Brief
Quote every line below exactly as it reads.

Dataset content
=====

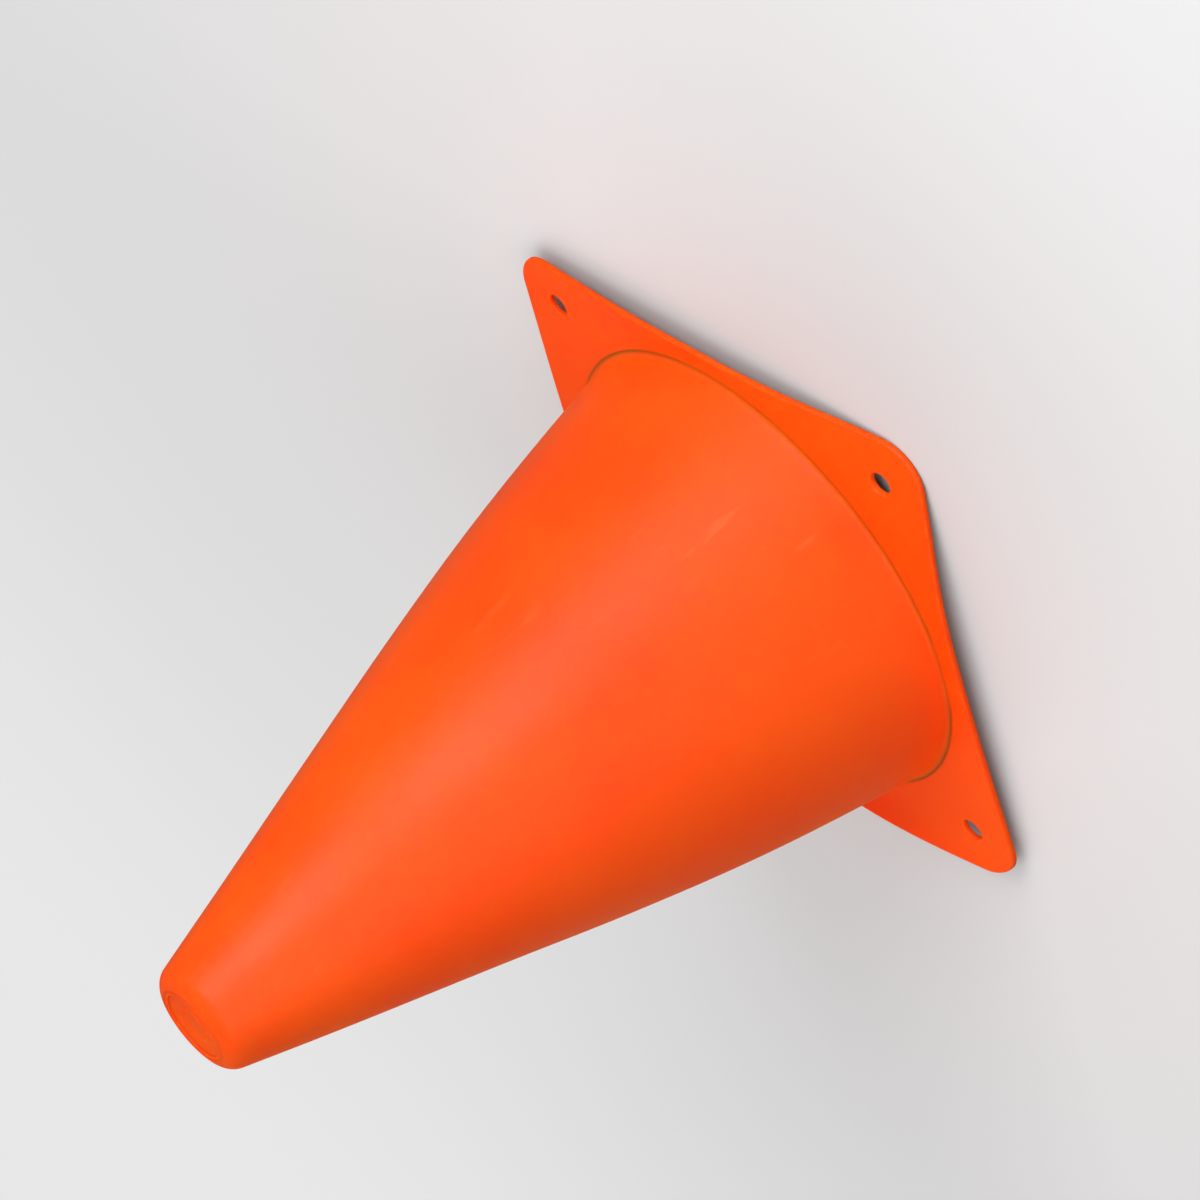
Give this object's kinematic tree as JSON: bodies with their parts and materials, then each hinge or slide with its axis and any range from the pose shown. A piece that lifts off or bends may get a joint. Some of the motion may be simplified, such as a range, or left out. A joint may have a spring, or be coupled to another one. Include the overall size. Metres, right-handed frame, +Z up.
{
  "type": "traffic cone",
  "caption": "Small bell-footed traffic cone in soft orange plastic, hollow underneath, on a thin square flange with a hole near each corner.",
  "frame": {"origin": "centre of the underside of the square flange", "axes": "+Z up the cone's axis to the tip, X and Y square to the flange's sides"},
  "size_m": [0.136, 0.136, 0.18],
  "materials": {
    "orange_polyethylene": "moulded low-density polyethylene, orange right through, semi-matt with a fine satin sheen"
  },
  "bodies": {
    "root": {"base_flange": "orange_polyethylene", "cone_body": "orange_polyethylene", "tip_disc": "orange_polyethylene"}
  },
  "joints": []
}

=====

Answer below
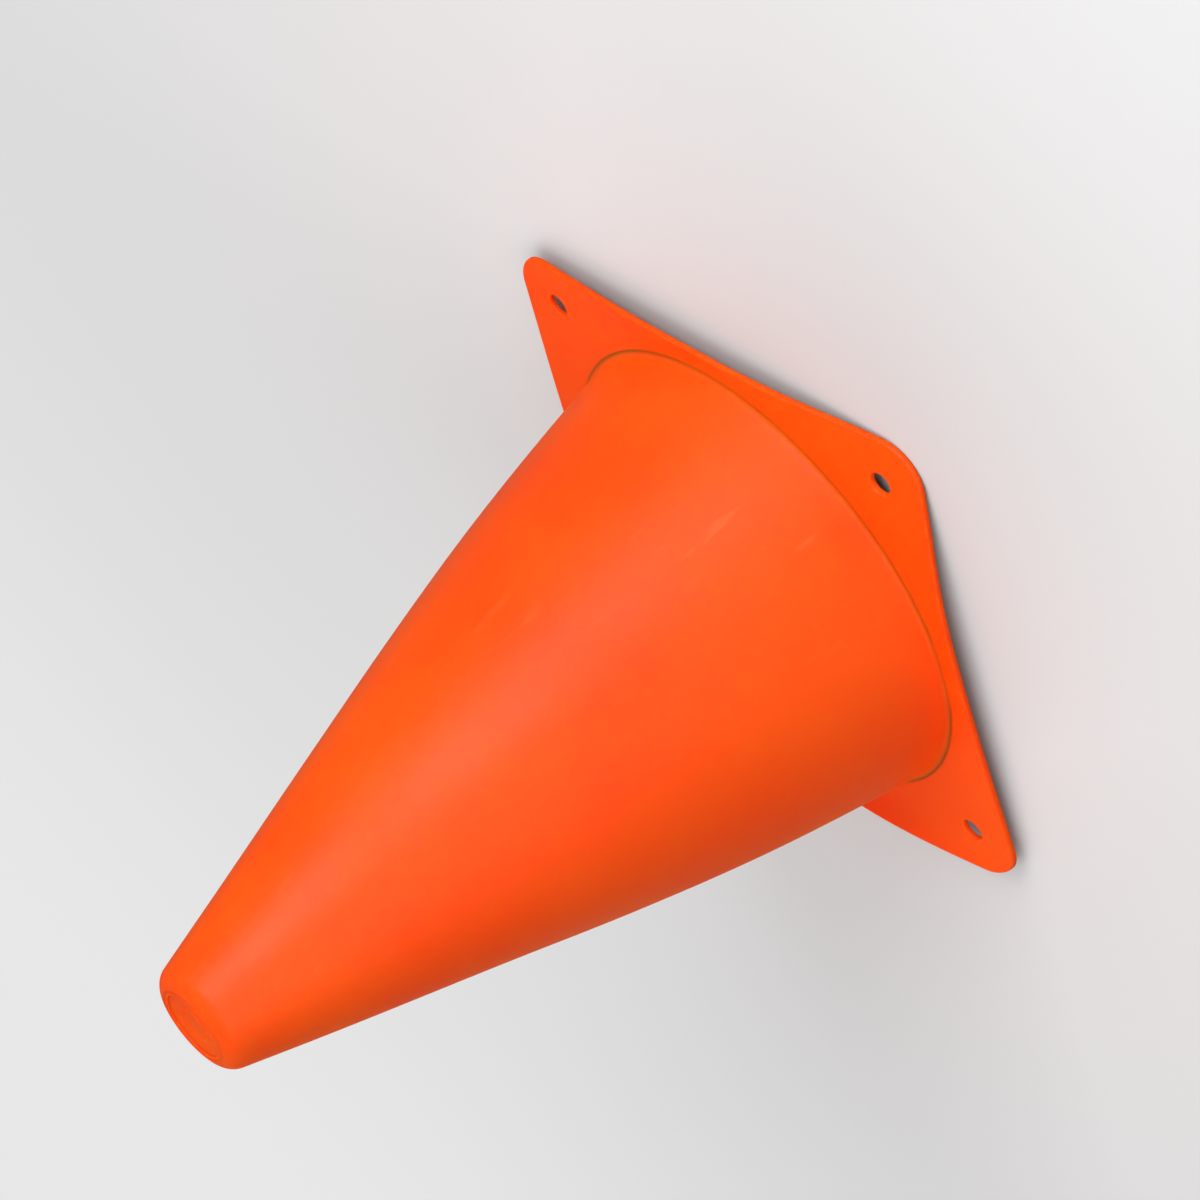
Give this object's kinematic tree as JSON: bodies with their parts and materials, then each hinge or slide with its axis and any range from the pose shown. A piece that lifts off or bends may get a joint. Some of the motion may be simplified, such as a range, or left out. A joint may have a spring, or be coupled to another one. Include the overall size. Metres, right-handed frame, +Z up.
{
  "type": "traffic cone",
  "caption": "Small bell-footed traffic cone in soft orange plastic, hollow underneath, on a thin square flange with a hole near each corner.",
  "frame": {"origin": "centre of the underside of the square flange", "axes": "+Z up the cone's axis to the tip, X and Y square to the flange's sides"},
  "size_m": [0.136, 0.136, 0.18],
  "materials": {
    "orange_polyethylene": "moulded low-density polyethylene, orange right through, semi-matt with a fine satin sheen"
  },
  "bodies": {
    "root": {"base_flange": "orange_polyethylene", "cone_body": "orange_polyethylene", "tip_disc": "orange_polyethylene"}
  },
  "joints": []
}